19th March, 2008
Ateco, the importer of Alfa Romeo, Citroen, Ferrari, Fiat and Maserati products for Australia and New Zealand has extended its interests to cars from China.
The company’s Governing Director, Neville Crichton, announced yesterday (18th March, 2008) that a distributorship agreement for Australia and New Zealand has been signed with Chery Automobile Company.
Ateco first approached Chery almost three years ago. Neville Crichton signed a Memorandum of Understanding (MOU) in China with the company in November 2005. The distributorship agreement was executed earlier this month.
Ateco expects to launch three Chery models early next year – a light and a small passenger car plus a small SUV. Chery has four new models to unveil later this year and plans to release 38 new models over the next five years.
Chery built its first car in December 1999 and its one millionth in August 2007. Last year Chery sold 261,000 vehicles domestically and exported a further 120,000. Chery has been China’s leading vehicle exporter for the past five years.
Chery currently has production capacity for 650,000 units a year. Production is planned to go up to a million units over the next couple of years. Chery's factories, covering two million square metres. The company employs 25,000 people including 2,000 in R&D.
There are thought to be some 26 Chinese car makers in joint ventures with global car companies. In addition there are about 20 independent manufacturers of which Chery is the biggest. Chery ranks fourth overall.
Ateco will endeavour to establish a national dealer network for the new brand, providing sufficient interest can be developed.
“We believe that China represents the future as a source of automotive products which makes this association with Chery a very exciting development for Ateco,” Mr Crichton said whilst trying his best to talk up the little known brand.
China is now the world’s second largest vehicle market, behind the United States of America, recording 8.8 million sales last year.
The Next Car team has heard disturbing reports from Europe about the poor safety standards of numerous Chinese cars. On that basis, it is most unlikely our Editor, Stephen Walker, will even get into a Chery, let alone drive one.
Expect any Chinese manufactured car to sell solely on price, rather than engineering, safety or technical innovation. Therefore, it is reasonable to assume any Chinese car will be priced many thousands of dollars below a cheap car from any other developing country. The resale value of a Chinese made car is likely to be "zero" according to our Editor.
But an important question is, given the poor quality record of Chinese made consumer goods, ...... who wants to be first in Australia with a cheap Chinese made car? Another question is who wants a car which may end up wearing the tag 'Chinese Junk'?
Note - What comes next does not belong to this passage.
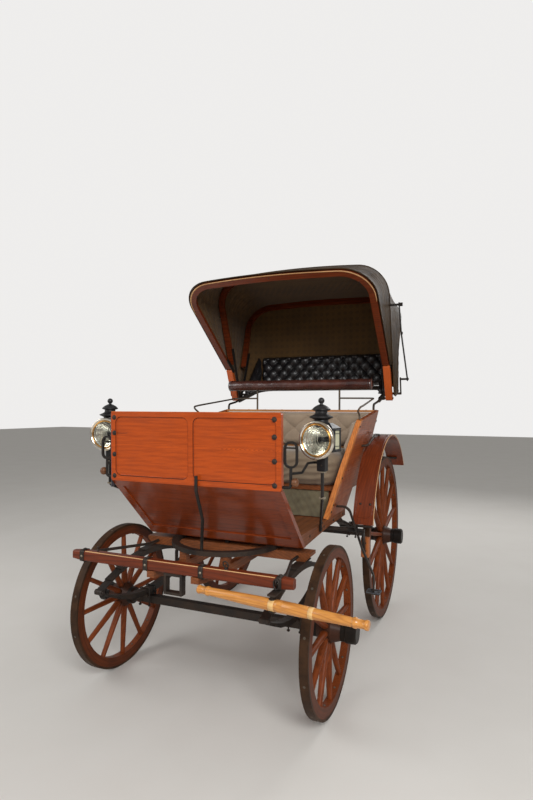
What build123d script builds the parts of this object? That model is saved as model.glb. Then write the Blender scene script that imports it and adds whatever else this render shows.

Next Car's Editor, Stephen Walker, has indicated he believes the 'Made In China' tag is quite uninspiring. On that basis he believes those trying to sell Chinese cars will be viewed as opportunists just wanting to make a quick 'buck' out of those who cannot afford a 'real' car. In that event, Chery dealers may be jeopardising their real franchises, as people walk the other way from Chinese car dealers.